И гениальный вымысел Брюллова казался картинкой с конфетной коробки по сравнению с жизненной правдой!
Всякий ужас и уродство притягательны, а потому человек с незапамятных времён так любит глазеть на уродов и смаковать ужасы. Ведь катастрофы и войны несут в себе не только подъём и напряжение всех человеческих сил, но и надежду на то, что он, человек, способен переломить ситуацию и, собрав все свои силы в кулак, так вдарить по неумолимому року, что несчастья отступят. Может, именно это усматривал Костя, бродя по развалинам Помпеи? А может, то, что сидит в каждом молодом и неопытном человеке, не знавшем ни смерти, ни болезней… Мечты о бессмертии?
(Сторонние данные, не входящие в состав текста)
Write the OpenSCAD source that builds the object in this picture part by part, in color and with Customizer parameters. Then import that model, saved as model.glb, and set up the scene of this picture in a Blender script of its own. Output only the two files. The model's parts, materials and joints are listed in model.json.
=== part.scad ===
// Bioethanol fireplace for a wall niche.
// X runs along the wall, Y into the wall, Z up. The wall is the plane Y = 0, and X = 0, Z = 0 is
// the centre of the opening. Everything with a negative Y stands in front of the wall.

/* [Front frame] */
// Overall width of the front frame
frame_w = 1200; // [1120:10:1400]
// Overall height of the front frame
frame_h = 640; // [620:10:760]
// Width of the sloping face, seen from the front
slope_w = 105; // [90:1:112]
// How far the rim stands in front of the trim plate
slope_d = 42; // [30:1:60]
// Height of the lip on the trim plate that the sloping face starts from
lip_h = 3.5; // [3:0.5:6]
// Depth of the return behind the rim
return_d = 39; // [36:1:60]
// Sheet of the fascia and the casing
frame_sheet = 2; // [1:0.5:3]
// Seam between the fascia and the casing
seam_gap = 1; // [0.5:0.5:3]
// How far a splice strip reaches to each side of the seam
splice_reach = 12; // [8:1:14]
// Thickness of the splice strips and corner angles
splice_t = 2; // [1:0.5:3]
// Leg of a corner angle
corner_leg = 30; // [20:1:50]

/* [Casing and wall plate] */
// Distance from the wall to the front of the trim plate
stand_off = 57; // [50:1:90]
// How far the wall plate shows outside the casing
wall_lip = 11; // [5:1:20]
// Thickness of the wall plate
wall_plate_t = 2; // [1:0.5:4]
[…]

Когда как ни в молодости мы испытываем чувство бесконечности бытия, а когда переваливает за тридцать, начинаем считать, сколько осталось до ста?
Но, скорее всего, столь инфантильные мысли роились в его голове по одной простой причине, потому как вырос он в тепличных условиях благополучной семьи, любил себя, свой покой и был уверен не только в завтрашнем дне, но и в победе над временными трудностями. И путь казался таким ясным, выверенным, что почти надуманные творческие муки, были своего рода милым развлечением. Он частенько испытывал уныние и страх, но и это всё было сродни творчеству и перескочив через эти шероховатости, забывшись творческим процессом, устав от очередной серии картин, Костя вздыхал и свысока завидовал простым смертным, которые спокойно делают своё маленькое дело. У него же кожа была тонкая, душа ранимая, а потому так легко было вывести его из состояния равновесия. Простое человеческое счастье, любовь, дети, а попросту говоря мещанство, было не для него. Он был обречён на творчество и готовил себя к бессмертию. В его сознании не могло быть месту случайностям, они его раздражали, он плохо справлялся с ними и коварную кривую жизни подстраивал под себя. Безусловно и у него бывали распутья, чего только стоило ему кошмарное наваждение с Музой! И как всякого не верующего человека его пугали потусторонние силы, пророческие сны и приметы.